After years of continually falling prices in the solar industry, we are starting to see costs heading in the wrong direction. Luckily, that has yet to prevent another great financial quarter for major manufacturers.

JA Solar (Nasdaq: JASO) and Solarfun (Nasdaq: SOLF) both reported better-than-expected numbers yesterday. JA Solar was helped by record shipments of 418MW, 43MW above guidance and up 34% sequentially. Shipments helped drive revenue up to $541 million, 52% higher than the second quarter.

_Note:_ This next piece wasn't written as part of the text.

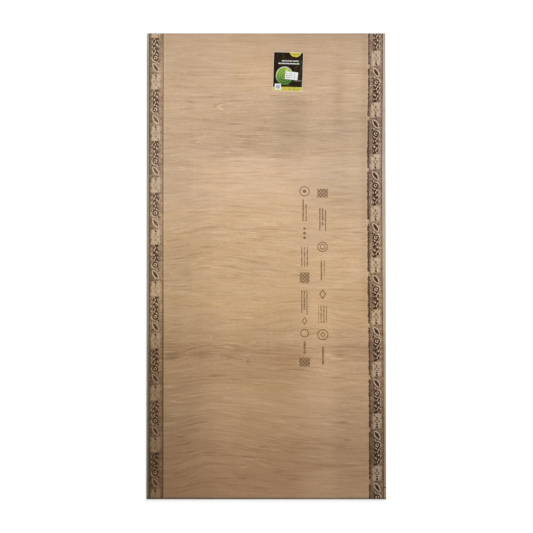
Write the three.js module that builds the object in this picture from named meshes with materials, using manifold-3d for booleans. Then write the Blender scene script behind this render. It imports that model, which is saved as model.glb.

Solarfun also put up strong numbers as revenue jumped to $326.7 million and adjusted profit was $0.69 per ADS. Both numbers crushed Wall Street's expectations, but the stock suffered a big loss yesterday because of a planned $67.8 million share offering.

What hurt Solarfun was a negative $30 million cash flow from operations. The company added $68.9 million in accounts receivable and $43.6 million in advances to suppliers in the quarter. Without these changes, shareholders likely wouldn't need to be diluted with another offering.

JA Solar also saw receivables increase, but advances from customers were up nearly sixfold, and with $309.4 million in cash on hand, a dilutive offering shouldn't be a concern yet.

While demand has stayed strong and both companies are making more product than anyone anticipated, we saw an increase in module costs from Solarfun, which breaks out final module costs. The $0.04 increase to $1.16 per watt using internal wafers follows a $0.01 increase in cost per watt at First Solar (Nasdaq: FSLR) earlier in the month. Are we seeing the end to quarter after quarter of falling module costs?

We have seen a dramatic fall in the cost of solar panels over the past few years, and we appear to be hitting a wall. It was bound to happen eventually, but the pressure is now on manufacturers to find new ways to lower costs. We'll find out in the next few weeks if Yingli Green Energy (NYSE: YGE) and Trina Solar (NYSE: TSL) are running into the same cost challenges, but I anticipate they are.

I don't mean to throw water on what was a phenomenal quarter from both JA Solar and Solarfun, but there were some red flags. Investors should keep their eyes on accounts receivable and cost per watt in coming quarters to see if what happened this quarter is more than a trend.